Fine-grained kernel profile information can be genereted remotely using nvprof:

nvprof --analysis-metrics -o analysis.nvprof ./myapplication <arguments>

This captures the full set of metrics required to complete the guided analysis, and may take a (very long) while. Large applications request fewer metrics (via --metrics), fewer events (via --events) or target specific kernels (via --kernels). See the nvprof command line options for further information.
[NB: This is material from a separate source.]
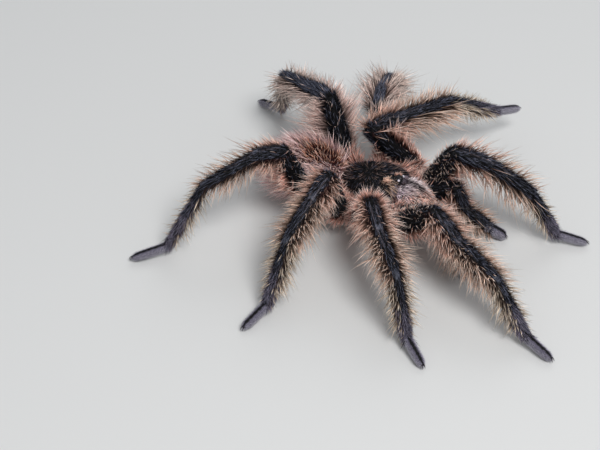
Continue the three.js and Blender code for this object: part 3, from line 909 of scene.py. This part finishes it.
def add_limb_hair(coat):
    leg = lambda s: s.is_(*LEG[:4]) * 1.0
    heel = lambda s: np.where(s.is_("metatarsus"), 1 - 0.8 * smooth(0.7, 0.95, s.along), 1)
    pale = lambda s: leg(s) * (1 - 0.98 * stripe(s)) * heel(s)
    scattered = lambda s: np.where(s.on("leg_right_1", "leg_left_1"), 0.55, 0.12)
    sparse = lambda s: np.where(s.on("leg_right_4", "leg_left_1") & ~s.is_("femur"), 0.55, 1)
    # Longer fringes, where the extra length of the thigh's fades before its knee.
    longer = lambda s: [
        s.on("leg_left_4") & s.is_("femur"),
        s.on("leg_left_1", "leg_left_2", "leg_left_3") & s.is_("patella", "tibia"),
    ]
    fringe = lambda s: np.select(longer(s), [1.8 - 0.8 * smooth(0.55, 0.9, s.along), 1.35], 1)
    # The black pile of the stripe, lying along the limb.
    coat.layer(
        lambda s: 13 * leg(s) * stripe(s) * (1 - 0.75 * joint_patch(s)) * (1 - 0.5 * bald_lines(s)),
        lambda s: 0.8 + 0.4 * coat_depth(s).clip(0, 1.4),
        66, BLACK, BLUE_BLACK * 1.3, 0.075, steps=1, spread=0.2,
    )
    # Slate glints among it, in strands along the limb.
    coat.layer(
        lambda s: 7 * leg(s) * stripe(s) * np.sin(s.angle / 7 + 9 * s.along) ** 4
        * np.where(s.is_("femur"), 0.25, 1)
        * np.where(s.on(*LEFT_REAR) & s.is_("patella", "tibia"), 4, 1),
        2.4, 74, BLUE_BLACK, STEEL, 0.06, spread=0.07, middle=SLATE * 0.8, mottle=0.4,
    )
    # Dark hair that splays off the stripe's edges.
    coat.layer(
        lambda s: 3.5 * leg(s) * (4 * stripe(s) * (1 - stripe(s))),
        2.2, 58, BLACK, BLUE_BLACK, 0.06, spread=0.15,
    )
    # Pale bristles scattered over the black of the thigh, and a fan of them at the knee.
    coat.layer(
        lambda s: s.is_("femur") * stripe(s) * scattered(s),
        3.0, 40, UMBER, "fff0e6", 0.09, spread=0.2, middle="dcc0b2", mottle=0.35,
    )
    coat.layer(
        lambda s: s.is_("femur") * stripe(s) * smooth(0.78, 0.9, s.along)
        * np.where(s.on("leg_right_2"), 4, 0.1),
        3.8, 8, limb_root, limb_tip, 0.1, spread=0.2, middle=limb_middle, mottle=0.3,
    )
    # The long bristles of the sides and the underside.
    coat.layer(
        lambda s: pale(s) * sparse(s)
        * by_piece(s, 3.4, 2.3, 2.0, 1.7)
        * np.where(s.on(*LEFT_REAR) & s.is_("femur"), 2.0, 1),
        lambda s: (coat_depth(s) + 0.9) * fringe(s),
        28, limb_root, limb_tip, 0.122, middle=limb_middle, curl=0.35, vary=0.26, spread=0.16, mottle=0.3,
    )
    # Shorter, finer and darker hair among them.
    coat.layer(
        lambda s: pale(s) * 2.0 * sparse(s),
        lambda s: coat_depth(s) * 0.7 + 0.6,
        32, lambda s: limb_root(s) * 0.6, lambda s: limb_middle(s) * 0.85, 0.075,
        steps=1, curl=0.35, vary=0.3, spread=0.22, mottle=0.4,
    )
    # The dark under-hair that shows between them, also painted shade in the depths of the coat.
    coat.layer(
        lambda s: 6 * leg(s) * sparse(s) * (1 - stripe(s)),
        lambda s: 0.25 * coat_depth(s) + 0.5,
        46, lambda s: limb_root(s) * 0.3, lambda s: limb_root(s) * 0.8, 0.06, steps=1,
    )
    # Grey-lilac hair that lies over the end of the shank towards the foot.
    coat.layer(
        lambda s: 9 * s.is_("metatarsus") * smooth(0.3, 0.8, s.along + 0.2 * s.on(*HIND)),
        1.9, 66, "302b36", "b0aaba", 0.065, spread=0.12, middle="7c7486", mottle=0.35,
    )
    # Feet: a black line along the back, dusky hair beside it and dense lilac pads.
    coat.layer(
        lambda s: 30 * s.is_("tarsus") * fade(30, 60, np.abs(s.angle - 90)),
        0.7, 70, foot_colour("6c6778"), foot_colour("b7b2c5"), 0.055, steps=1,
    )
    coat.layer(
        lambda s: 42 * s.is_("tarsus") * smooth(30, 60, np.abs(s.angle - 90)),
        lambda s: 0.55 + 0.3 * coat_depth(s).clip(0, 1.6),
        30, "85818f", "e2deea", 0.05, steps=1, spread=0.1, floor=0.02,
    )
    # The spur's short bristles.
    coat.layer(lambda s: 9 * s.is_("spur"), 0.8, 55, BLACK, BLUE_BLACK, 0.05, steps=1)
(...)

Once these files are downloaded to your local machine, Import them into the Visual Profiler GUI (nvvp)

  • File > Import

  • Select Nvprof

  • Select Single process

  • Select timeline.nvvp for Timeline data file

  • Add analysis.nvprof to Event/Metric data files

Cluster Modules#

nvprof is available through the following Bede modules:

  • cuda/10.1.243

  • cuda/10.2.89

  • nvhpc/20.9


NVIDIA Tools Extension#

NVIDIA Tools Extension (NVTX) is a C-based API for annotating events and ranges in applications. These markers and ranges can be used to increase the usability of the NVIDIA profiling tools.

  • For CUDA >= 10.0, NVTX version 3 is distributed as a header only library.

  • For CUDA <  10.0, NVTX is distributed as a shared library.

The location of the headers and shared libraries may vary between Operating Systems, and CUDA installation (i.e. CUDA toolkit, PGI compilers or HPC SDK).

The NVIDIA Developer blog contains several posts on using NVTX:

CMake support#

From CMake 3.17, the FindCUDAToolkit module can be used to find the tools extension and select the appropriate include directory.

If support for older CMake versions is required custom find_package modules can be used, e.g. ptheywood/cuda-cmake-NVTX on GitHub.